## OBJECTIVE:
The lines to return are those from the one containing "make_shell()" down to the one containing "bpy.data.objects.remove(obj)", inclusive; return them exactly and nothing else.

## INFORMATION SUPPLIED:

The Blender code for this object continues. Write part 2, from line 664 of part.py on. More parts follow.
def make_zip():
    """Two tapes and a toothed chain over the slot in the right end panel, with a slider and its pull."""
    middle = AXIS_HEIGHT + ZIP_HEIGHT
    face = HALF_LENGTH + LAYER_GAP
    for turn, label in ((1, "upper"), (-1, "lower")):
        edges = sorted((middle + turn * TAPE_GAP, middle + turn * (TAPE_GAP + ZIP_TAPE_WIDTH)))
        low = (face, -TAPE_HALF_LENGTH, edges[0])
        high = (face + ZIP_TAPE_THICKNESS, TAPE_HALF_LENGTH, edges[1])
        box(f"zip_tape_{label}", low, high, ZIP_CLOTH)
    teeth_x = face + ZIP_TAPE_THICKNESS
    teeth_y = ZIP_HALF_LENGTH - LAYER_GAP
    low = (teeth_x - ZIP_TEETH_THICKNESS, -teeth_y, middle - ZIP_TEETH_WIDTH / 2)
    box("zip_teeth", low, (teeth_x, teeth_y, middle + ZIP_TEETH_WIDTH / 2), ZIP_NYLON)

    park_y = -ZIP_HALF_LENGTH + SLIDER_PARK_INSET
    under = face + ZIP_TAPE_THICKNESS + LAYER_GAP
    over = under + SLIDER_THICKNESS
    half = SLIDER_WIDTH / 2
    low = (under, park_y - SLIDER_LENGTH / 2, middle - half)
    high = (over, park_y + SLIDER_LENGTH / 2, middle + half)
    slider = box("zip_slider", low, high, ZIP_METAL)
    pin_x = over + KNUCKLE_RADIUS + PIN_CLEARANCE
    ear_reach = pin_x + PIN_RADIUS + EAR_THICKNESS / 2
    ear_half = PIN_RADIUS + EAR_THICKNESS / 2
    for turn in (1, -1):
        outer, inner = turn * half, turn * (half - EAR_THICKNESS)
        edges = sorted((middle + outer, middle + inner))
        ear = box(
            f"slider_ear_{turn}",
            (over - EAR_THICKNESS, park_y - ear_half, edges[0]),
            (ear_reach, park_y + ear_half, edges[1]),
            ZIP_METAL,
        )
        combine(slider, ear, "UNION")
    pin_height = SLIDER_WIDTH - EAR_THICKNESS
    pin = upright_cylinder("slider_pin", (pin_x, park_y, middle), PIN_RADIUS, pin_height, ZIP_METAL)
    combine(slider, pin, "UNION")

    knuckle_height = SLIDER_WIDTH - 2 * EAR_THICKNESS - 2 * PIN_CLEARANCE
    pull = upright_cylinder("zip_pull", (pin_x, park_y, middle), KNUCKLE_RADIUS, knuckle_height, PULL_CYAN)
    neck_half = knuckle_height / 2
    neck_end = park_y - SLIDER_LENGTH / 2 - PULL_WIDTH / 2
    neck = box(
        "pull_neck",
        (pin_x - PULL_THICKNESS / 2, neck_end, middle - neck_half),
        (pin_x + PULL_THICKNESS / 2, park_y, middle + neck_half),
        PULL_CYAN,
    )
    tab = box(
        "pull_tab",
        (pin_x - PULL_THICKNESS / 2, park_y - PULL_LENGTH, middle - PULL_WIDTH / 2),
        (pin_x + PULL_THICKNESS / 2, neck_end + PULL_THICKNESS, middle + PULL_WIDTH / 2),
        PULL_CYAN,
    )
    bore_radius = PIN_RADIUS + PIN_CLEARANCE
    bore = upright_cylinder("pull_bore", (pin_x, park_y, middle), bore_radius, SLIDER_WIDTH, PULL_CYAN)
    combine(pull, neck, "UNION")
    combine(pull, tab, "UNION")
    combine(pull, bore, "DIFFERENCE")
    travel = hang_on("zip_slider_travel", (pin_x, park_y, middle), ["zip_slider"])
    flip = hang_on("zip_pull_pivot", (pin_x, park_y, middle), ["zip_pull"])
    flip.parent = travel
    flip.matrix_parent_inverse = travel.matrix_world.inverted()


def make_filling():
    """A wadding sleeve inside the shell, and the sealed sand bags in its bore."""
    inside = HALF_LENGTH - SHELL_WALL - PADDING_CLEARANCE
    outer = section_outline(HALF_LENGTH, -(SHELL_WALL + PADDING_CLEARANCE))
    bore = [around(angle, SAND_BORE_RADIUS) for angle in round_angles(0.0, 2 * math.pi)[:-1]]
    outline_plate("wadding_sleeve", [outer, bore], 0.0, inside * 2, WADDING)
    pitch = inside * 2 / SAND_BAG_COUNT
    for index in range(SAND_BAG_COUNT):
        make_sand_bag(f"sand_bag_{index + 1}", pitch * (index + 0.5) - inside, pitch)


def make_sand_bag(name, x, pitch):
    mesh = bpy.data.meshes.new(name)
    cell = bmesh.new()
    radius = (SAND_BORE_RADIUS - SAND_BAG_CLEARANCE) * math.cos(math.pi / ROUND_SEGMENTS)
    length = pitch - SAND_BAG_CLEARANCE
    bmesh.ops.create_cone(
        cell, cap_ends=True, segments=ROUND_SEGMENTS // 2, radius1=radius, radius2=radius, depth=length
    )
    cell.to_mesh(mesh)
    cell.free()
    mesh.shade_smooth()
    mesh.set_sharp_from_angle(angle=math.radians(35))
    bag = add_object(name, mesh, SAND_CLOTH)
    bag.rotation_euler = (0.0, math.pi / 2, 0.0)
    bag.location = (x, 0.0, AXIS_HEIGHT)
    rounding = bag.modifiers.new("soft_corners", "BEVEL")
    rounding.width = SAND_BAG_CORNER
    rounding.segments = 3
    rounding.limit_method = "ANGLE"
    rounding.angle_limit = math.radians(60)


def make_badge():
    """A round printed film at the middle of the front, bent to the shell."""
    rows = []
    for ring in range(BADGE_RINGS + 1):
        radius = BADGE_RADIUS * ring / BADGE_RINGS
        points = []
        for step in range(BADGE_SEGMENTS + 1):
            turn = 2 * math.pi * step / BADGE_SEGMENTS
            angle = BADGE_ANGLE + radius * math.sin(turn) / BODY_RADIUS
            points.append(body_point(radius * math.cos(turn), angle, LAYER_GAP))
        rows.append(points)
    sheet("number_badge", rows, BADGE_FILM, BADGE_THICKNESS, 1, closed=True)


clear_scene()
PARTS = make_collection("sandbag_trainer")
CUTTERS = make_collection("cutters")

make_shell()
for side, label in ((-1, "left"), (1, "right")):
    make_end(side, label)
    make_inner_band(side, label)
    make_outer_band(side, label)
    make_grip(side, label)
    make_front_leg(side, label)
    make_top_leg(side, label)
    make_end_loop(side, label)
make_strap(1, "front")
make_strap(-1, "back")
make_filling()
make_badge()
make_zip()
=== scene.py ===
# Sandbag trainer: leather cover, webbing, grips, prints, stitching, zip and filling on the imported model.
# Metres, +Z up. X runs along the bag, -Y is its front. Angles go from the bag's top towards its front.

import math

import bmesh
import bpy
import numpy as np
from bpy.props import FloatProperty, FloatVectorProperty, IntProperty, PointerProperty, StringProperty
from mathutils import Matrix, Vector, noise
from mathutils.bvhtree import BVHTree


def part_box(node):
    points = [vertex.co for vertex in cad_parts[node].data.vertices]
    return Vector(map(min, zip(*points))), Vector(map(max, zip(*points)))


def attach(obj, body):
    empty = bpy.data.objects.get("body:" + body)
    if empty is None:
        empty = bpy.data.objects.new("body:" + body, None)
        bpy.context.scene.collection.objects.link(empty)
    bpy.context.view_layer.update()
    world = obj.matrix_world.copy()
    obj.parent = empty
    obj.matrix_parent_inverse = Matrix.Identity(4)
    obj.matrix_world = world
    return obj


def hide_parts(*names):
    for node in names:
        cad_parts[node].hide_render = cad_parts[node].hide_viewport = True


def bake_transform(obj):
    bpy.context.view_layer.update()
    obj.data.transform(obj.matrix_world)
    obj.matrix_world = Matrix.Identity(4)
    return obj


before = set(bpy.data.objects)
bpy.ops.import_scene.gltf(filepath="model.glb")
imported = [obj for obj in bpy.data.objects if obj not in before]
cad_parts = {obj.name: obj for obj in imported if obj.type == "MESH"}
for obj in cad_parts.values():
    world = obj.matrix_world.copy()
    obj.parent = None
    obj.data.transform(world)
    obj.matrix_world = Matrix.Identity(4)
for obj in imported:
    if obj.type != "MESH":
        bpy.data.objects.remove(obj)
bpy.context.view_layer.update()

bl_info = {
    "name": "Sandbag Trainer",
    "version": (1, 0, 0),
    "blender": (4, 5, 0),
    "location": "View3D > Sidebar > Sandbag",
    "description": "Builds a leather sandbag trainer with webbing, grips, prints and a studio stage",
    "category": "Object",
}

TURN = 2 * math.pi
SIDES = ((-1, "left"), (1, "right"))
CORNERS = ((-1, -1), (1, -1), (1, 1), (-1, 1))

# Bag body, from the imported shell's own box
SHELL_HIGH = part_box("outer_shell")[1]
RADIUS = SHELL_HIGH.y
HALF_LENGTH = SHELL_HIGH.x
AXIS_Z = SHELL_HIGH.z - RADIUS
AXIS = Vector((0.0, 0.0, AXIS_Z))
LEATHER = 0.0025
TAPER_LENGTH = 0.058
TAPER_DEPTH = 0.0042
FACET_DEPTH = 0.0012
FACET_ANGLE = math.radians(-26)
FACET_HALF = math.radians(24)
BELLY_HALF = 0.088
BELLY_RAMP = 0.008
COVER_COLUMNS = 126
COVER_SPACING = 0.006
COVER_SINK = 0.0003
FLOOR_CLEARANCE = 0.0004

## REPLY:
make_shell()
for side, label in ((-1, "left"), (1, "right")):
    make_end(side, label)
    make_inner_band(side, label)
    make_outer_band(side, label)
    make_grip(side, label)
    make_front_leg(side, label)
    make_top_leg(side, label)
    make_end_loop(side, label)
make_strap(1, "front")
make_strap(-1, "back")
make_filling()
make_badge()
make_zip()
=== scene.py ===
# Sandbag trainer: leather cover, webbing, grips, prints, stitching, zip and filling on the imported model.
# Metres, +Z up. X runs along the bag, -Y is its front. Angles go from the bag's top towards its front.

import math

import bmesh
import bpy
import numpy as np
from bpy.props import FloatProperty, FloatVectorProperty, IntProperty, PointerProperty, StringProperty
from mathutils import Matrix, Vector, noise
from mathutils.bvhtree import BVHTree


def part_box(node):
    points = [vertex.co for vertex in cad_parts[node].data.vertices]
    return Vector(map(min, zip(*points))), Vector(map(max, zip(*points)))


def attach(obj, body):
    empty = bpy.data.objects.get("body:" + body)
    if empty is None:
        empty = bpy.data.objects.new("body:" + body, None)
        bpy.context.scene.collection.objects.link(empty)
    bpy.context.view_layer.update()
    world = obj.matrix_world.copy()
    obj.parent = empty
    obj.matrix_parent_inverse = Matrix.Identity(4)
    obj.matrix_world = world
    return obj


def hide_parts(*names):
    for node in names:
        cad_parts[node].hide_render = cad_parts[node].hide_viewport = True


def bake_transform(obj):
    bpy.context.view_layer.update()
    obj.data.transform(obj.matrix_world)
    obj.matrix_world = Matrix.Identity(4)
    return obj


before = set(bpy.data.objects)
bpy.ops.import_scene.gltf(filepath="model.glb")
imported = [obj for obj in bpy.data.objects if obj not in before]
cad_parts = {obj.name: obj for obj in imported if obj.type == "MESH"}
for obj in cad_parts.values():
    world = obj.matrix_world.copy()
    obj.parent = None
    obj.data.transform(world)
    obj.matrix_world = Matrix.Identity(4)
for obj in imported:
    if obj.type != "MESH":
        bpy.data.objects.remove(obj)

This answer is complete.